PROBLEM TO SOLVE: Repeat the lines of the data that follow, please, starting at the first and stopping after the one with "rod(0.8, 11, (across".

SOURCE DATA:
# # #

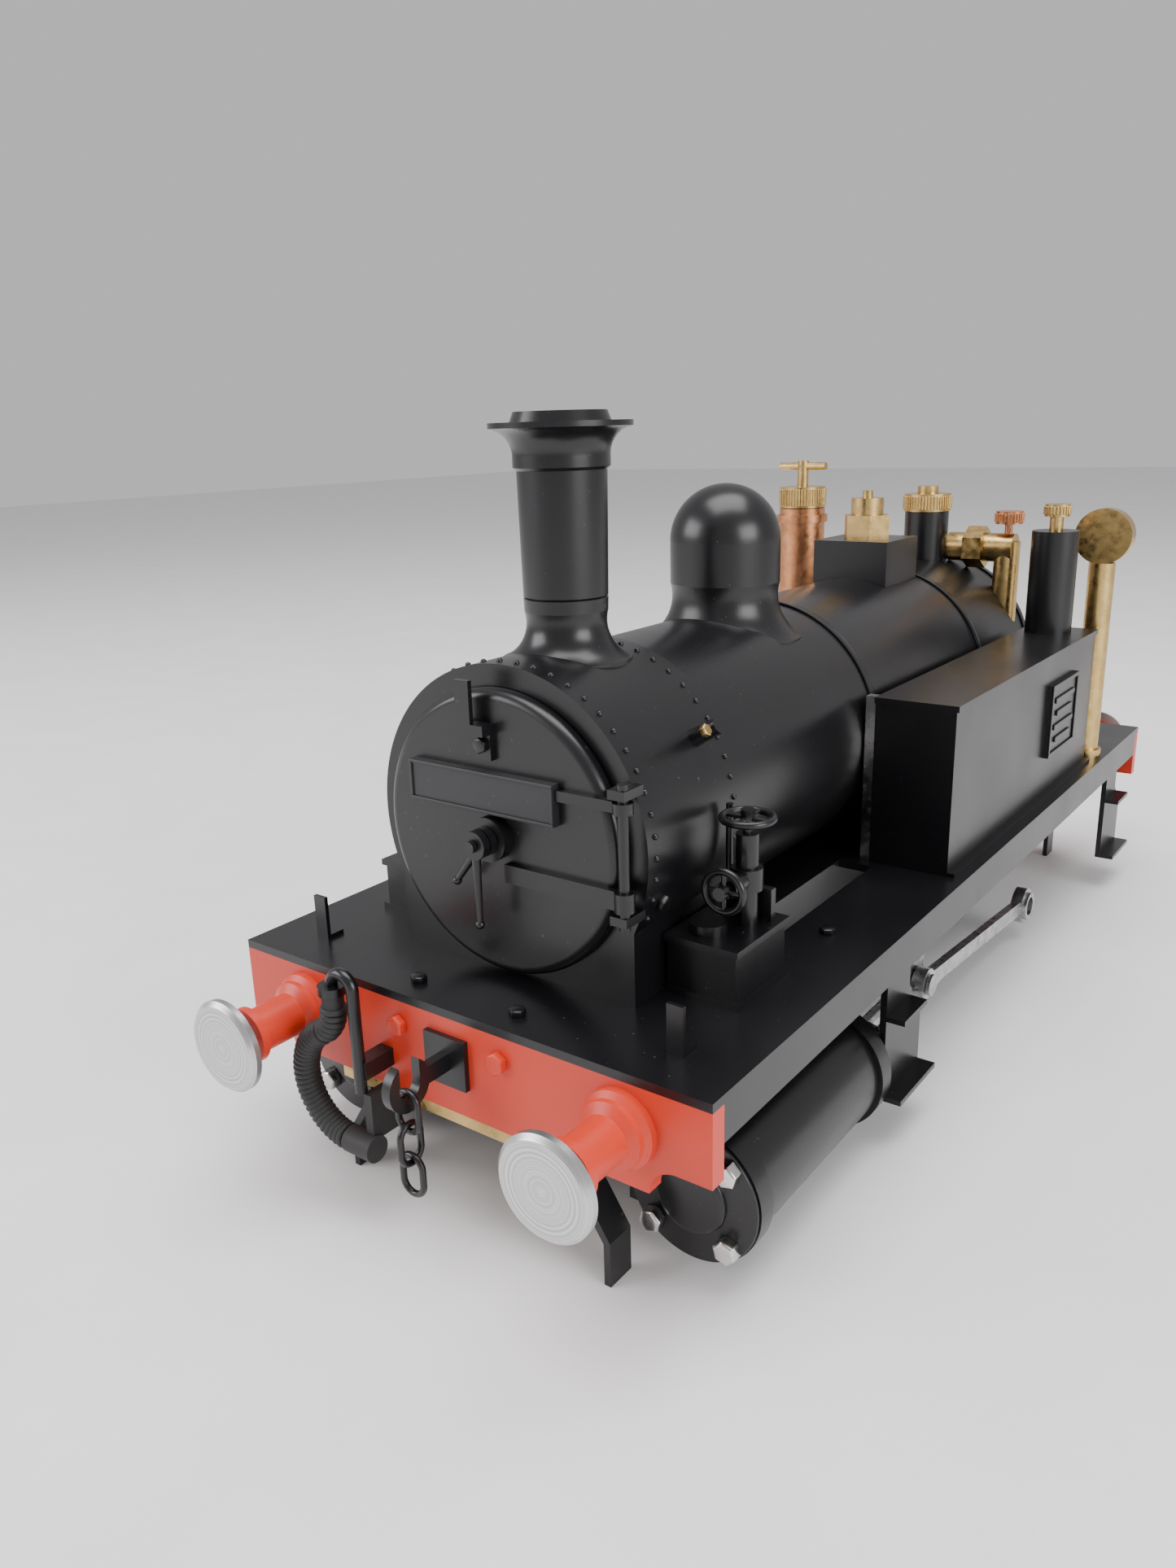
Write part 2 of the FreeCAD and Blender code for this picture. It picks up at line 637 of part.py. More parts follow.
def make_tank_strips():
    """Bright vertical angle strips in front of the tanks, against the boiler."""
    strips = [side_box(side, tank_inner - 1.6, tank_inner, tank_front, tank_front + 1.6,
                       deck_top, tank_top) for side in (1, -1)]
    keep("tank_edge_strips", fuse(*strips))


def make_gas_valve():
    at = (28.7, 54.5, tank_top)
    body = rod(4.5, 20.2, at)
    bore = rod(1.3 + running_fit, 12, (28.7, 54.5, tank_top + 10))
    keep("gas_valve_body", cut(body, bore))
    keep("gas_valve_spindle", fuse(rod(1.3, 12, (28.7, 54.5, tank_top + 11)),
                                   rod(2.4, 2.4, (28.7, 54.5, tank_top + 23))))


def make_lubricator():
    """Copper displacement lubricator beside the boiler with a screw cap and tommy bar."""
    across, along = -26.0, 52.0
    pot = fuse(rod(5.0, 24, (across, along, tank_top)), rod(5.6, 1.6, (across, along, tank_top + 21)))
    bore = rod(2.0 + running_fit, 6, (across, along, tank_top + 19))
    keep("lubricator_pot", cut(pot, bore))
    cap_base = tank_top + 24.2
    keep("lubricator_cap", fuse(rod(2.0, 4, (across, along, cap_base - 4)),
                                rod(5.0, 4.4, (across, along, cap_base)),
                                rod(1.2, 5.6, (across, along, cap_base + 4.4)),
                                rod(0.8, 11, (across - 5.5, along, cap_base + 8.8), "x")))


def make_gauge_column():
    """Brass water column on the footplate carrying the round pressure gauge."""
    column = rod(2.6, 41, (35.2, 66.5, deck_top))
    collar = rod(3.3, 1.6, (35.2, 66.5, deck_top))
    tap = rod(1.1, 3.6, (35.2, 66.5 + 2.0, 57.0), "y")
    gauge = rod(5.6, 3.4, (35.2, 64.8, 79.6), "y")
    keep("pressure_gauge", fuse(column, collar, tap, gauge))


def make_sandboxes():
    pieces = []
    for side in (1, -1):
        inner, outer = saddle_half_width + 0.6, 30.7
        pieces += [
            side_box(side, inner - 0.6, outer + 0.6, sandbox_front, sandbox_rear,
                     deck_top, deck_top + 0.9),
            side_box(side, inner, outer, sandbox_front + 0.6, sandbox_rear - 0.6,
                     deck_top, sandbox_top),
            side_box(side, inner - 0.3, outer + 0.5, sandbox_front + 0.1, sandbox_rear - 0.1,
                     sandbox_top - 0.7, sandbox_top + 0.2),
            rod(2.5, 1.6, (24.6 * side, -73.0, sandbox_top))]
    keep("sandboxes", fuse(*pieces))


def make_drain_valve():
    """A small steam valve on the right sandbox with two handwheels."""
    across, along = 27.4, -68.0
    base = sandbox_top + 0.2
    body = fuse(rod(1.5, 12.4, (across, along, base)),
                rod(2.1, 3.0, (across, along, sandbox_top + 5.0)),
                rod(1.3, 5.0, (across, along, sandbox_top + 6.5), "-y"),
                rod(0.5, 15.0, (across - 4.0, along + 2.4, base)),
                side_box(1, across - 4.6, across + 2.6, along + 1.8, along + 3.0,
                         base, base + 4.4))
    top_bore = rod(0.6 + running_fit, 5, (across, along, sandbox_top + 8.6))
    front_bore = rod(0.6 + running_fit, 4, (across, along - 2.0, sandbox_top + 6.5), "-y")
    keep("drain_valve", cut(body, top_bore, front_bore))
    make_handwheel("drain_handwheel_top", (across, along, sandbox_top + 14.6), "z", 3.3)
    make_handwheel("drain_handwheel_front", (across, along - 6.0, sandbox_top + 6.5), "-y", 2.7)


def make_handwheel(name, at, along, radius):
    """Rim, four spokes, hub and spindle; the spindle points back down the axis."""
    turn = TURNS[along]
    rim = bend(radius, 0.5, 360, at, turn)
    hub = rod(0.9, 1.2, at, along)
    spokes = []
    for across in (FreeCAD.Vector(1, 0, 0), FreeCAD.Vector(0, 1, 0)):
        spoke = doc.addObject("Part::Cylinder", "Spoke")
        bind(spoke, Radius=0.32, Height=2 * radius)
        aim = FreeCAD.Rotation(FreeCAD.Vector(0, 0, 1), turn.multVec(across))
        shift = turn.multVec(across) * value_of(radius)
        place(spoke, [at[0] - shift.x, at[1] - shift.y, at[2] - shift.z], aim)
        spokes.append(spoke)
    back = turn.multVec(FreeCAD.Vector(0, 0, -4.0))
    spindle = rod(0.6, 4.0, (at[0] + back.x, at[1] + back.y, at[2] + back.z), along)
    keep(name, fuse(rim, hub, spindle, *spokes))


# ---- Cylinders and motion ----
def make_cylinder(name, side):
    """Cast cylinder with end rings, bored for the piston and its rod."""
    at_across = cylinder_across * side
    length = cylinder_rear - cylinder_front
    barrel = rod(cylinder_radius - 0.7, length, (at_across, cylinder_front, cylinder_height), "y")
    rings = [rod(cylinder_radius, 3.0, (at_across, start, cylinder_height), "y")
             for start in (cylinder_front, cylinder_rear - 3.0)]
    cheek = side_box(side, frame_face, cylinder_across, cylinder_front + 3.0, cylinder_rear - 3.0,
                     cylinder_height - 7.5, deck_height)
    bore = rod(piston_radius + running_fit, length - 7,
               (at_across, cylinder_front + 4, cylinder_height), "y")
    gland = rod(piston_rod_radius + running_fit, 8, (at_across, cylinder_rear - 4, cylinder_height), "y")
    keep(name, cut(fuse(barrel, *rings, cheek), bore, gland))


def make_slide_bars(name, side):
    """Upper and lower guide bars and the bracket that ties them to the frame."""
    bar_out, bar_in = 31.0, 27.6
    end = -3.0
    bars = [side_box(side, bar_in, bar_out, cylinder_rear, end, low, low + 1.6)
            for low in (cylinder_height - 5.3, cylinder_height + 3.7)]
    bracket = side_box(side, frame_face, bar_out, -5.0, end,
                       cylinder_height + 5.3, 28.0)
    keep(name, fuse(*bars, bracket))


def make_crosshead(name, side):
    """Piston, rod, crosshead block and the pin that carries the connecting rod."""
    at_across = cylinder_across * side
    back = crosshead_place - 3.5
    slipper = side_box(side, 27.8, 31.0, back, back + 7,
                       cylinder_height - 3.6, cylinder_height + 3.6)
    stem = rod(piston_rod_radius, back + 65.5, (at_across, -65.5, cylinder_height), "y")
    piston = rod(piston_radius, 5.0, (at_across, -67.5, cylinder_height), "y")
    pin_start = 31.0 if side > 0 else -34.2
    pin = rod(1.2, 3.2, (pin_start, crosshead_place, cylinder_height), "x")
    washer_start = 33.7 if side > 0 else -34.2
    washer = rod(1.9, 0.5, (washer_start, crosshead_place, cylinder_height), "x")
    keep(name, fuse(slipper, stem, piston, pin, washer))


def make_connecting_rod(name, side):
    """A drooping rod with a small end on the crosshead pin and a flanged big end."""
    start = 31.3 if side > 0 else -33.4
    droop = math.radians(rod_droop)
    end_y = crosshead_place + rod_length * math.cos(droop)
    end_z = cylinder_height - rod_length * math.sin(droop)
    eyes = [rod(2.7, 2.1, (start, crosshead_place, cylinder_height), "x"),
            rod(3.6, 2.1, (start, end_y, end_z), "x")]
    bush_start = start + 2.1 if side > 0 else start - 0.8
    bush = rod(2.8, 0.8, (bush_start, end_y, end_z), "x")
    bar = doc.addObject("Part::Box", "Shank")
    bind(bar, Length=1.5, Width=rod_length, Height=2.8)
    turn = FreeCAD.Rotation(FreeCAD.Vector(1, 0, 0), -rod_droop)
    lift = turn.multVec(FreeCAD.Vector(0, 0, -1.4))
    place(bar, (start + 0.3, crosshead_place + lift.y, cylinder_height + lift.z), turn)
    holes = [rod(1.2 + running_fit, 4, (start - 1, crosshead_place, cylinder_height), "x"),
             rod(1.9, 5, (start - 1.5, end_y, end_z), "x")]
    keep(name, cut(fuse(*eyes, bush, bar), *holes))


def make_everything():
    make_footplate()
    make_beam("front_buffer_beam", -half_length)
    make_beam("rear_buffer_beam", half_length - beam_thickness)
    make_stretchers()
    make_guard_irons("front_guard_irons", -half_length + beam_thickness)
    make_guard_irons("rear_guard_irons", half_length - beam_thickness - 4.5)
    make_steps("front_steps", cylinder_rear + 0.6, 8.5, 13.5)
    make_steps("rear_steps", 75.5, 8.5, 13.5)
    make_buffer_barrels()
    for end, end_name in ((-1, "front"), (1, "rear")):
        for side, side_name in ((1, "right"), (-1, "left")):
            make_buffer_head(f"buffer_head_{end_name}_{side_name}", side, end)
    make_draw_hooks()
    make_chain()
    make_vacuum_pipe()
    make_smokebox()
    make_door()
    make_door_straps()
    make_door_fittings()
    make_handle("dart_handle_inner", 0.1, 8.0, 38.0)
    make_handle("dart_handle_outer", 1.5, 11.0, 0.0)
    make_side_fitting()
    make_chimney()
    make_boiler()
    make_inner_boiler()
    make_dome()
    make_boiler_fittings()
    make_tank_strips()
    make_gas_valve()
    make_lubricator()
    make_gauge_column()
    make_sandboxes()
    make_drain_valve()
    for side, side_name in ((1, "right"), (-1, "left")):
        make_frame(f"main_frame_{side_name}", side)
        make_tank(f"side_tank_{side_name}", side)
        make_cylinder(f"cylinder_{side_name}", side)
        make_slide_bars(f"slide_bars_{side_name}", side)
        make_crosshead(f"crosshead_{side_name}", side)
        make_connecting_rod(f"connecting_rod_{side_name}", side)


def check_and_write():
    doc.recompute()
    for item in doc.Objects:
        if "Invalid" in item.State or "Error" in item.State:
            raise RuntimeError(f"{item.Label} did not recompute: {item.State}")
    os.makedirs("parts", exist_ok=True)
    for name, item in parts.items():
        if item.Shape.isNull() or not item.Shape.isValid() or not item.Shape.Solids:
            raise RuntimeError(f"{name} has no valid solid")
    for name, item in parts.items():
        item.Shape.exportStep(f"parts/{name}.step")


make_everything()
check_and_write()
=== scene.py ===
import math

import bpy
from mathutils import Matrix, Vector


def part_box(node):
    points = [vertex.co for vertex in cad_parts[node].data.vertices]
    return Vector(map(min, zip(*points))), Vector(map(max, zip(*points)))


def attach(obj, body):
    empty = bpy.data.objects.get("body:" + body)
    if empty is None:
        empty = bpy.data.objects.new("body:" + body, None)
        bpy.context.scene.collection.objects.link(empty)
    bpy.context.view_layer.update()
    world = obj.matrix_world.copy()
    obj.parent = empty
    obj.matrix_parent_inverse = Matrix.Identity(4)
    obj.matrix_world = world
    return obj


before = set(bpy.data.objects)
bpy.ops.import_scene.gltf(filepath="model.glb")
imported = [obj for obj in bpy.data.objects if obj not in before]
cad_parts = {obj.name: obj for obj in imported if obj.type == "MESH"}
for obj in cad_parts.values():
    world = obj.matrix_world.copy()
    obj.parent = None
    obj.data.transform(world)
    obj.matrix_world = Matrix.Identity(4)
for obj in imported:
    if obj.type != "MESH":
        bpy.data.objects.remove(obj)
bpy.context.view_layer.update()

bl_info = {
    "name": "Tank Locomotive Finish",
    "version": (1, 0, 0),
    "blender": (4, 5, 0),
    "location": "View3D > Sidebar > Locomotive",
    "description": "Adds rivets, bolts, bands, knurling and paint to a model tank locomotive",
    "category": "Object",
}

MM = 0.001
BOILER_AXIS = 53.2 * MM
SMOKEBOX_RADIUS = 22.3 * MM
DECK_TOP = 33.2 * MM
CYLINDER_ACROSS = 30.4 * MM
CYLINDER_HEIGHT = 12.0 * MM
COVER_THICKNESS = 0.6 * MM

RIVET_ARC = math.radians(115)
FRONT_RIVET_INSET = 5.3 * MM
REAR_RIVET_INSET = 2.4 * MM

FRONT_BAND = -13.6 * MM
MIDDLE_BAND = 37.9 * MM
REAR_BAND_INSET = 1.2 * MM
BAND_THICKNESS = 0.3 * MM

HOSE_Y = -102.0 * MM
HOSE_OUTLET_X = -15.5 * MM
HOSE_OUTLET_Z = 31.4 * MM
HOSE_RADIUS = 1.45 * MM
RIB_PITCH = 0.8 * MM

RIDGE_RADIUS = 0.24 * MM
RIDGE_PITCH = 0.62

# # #

TASK RESULT:
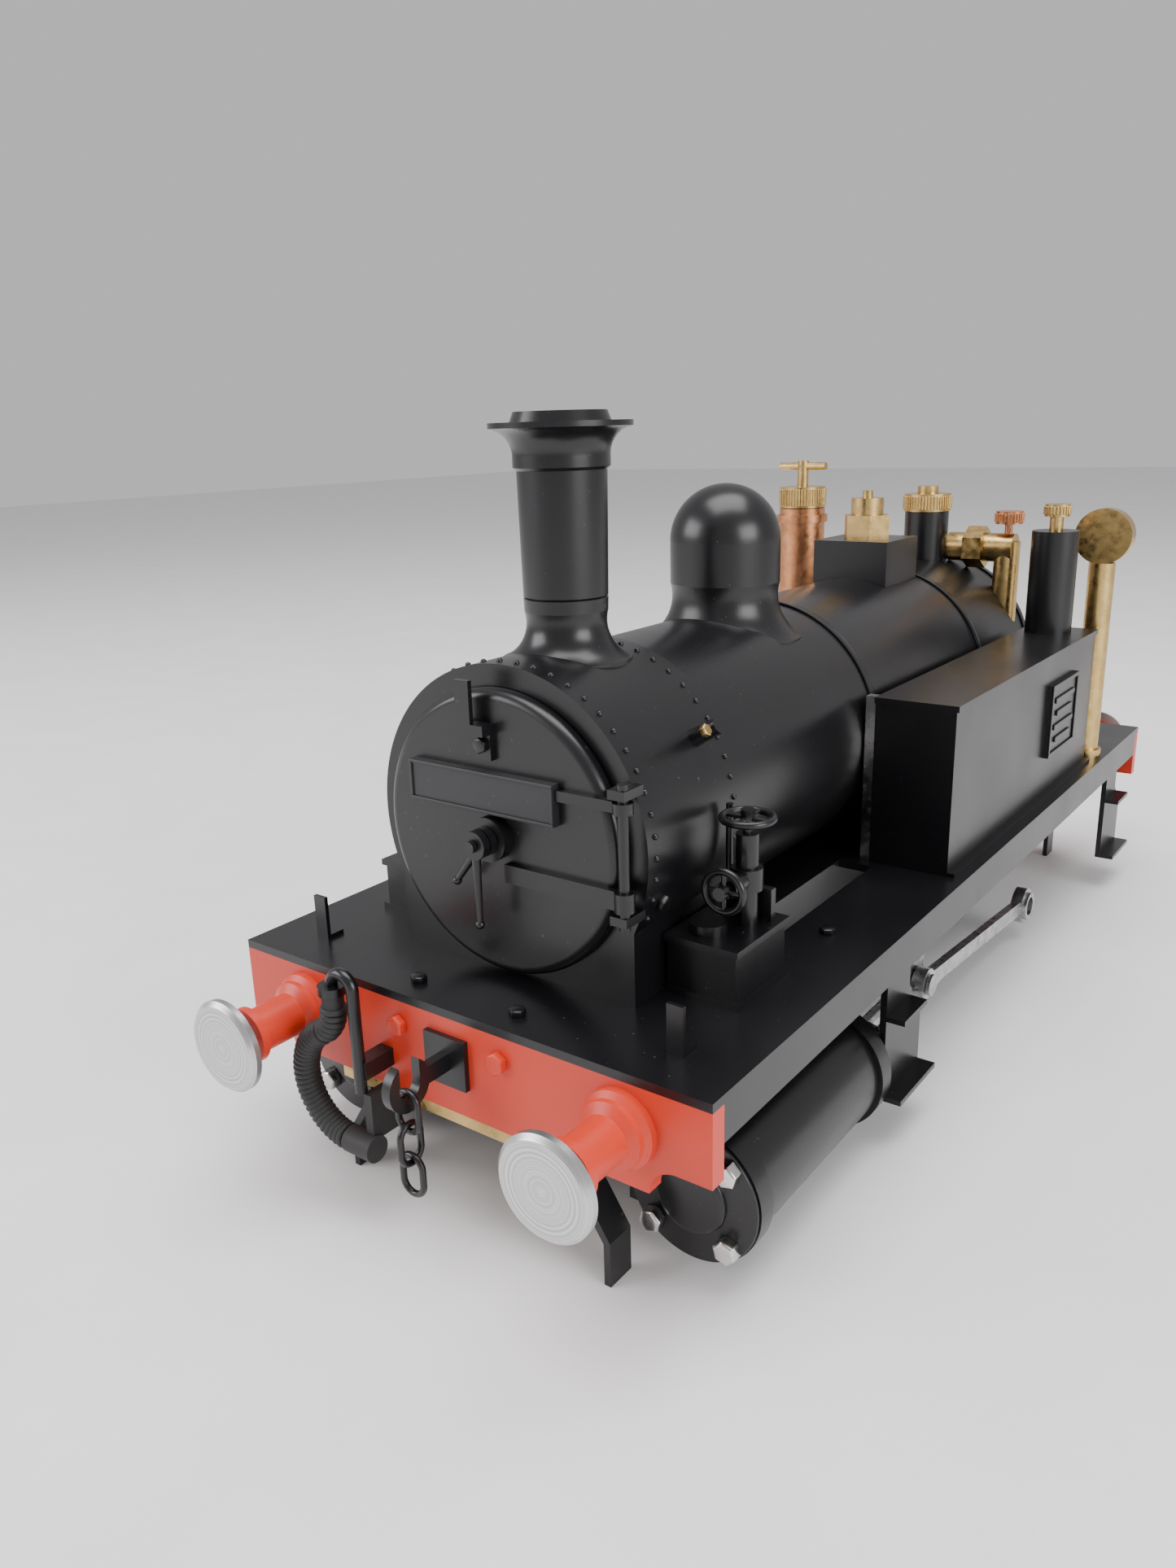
Write part 2 of the FreeCAD and Blender code for this picture. It picks up at line 637 of part.py. More parts follow.
def make_tank_strips():
    """Bright vertical angle strips in front of the tanks, against the boiler."""
    strips = [side_box(side, tank_inner - 1.6, tank_inner, tank_front, tank_front + 1.6,
                       deck_top, tank_top) for side in (1, -1)]
    keep("tank_edge_strips", fuse(*strips))


def make_gas_valve():
    at = (28.7, 54.5, tank_top)
    body = rod(4.5, 20.2, at)
    bore = rod(1.3 + running_fit, 12, (28.7, 54.5, tank_top + 10))
    keep("gas_valve_body", cut(body, bore))
    keep("gas_valve_spindle", fuse(rod(1.3, 12, (28.7, 54.5, tank_top + 11)),
                                   rod(2.4, 2.4, (28.7, 54.5, tank_top + 23))))


def make_lubricator():
    """Copper displacement lubricator beside the boiler with a screw cap and tommy bar."""
    across, along = -26.0, 52.0
    pot = fuse(rod(5.0, 24, (across, along, tank_top)), rod(5.6, 1.6, (across, along, tank_top + 21)))
    bore = rod(2.0 + running_fit, 6, (across, along, tank_top + 19))
    keep("lubricator_pot", cut(pot, bore))
    cap_base = tank_top + 24.2
    keep("lubricator_cap", fuse(rod(2.0, 4, (across, along, cap_base - 4)),
                                rod(5.0, 4.4, (across, along, cap_base)),
                                rod(1.2, 5.6, (across, along, cap_base + 4.4)),
                                rod(0.8, 11, (across - 5.5, along, cap_base + 8.8), "x")))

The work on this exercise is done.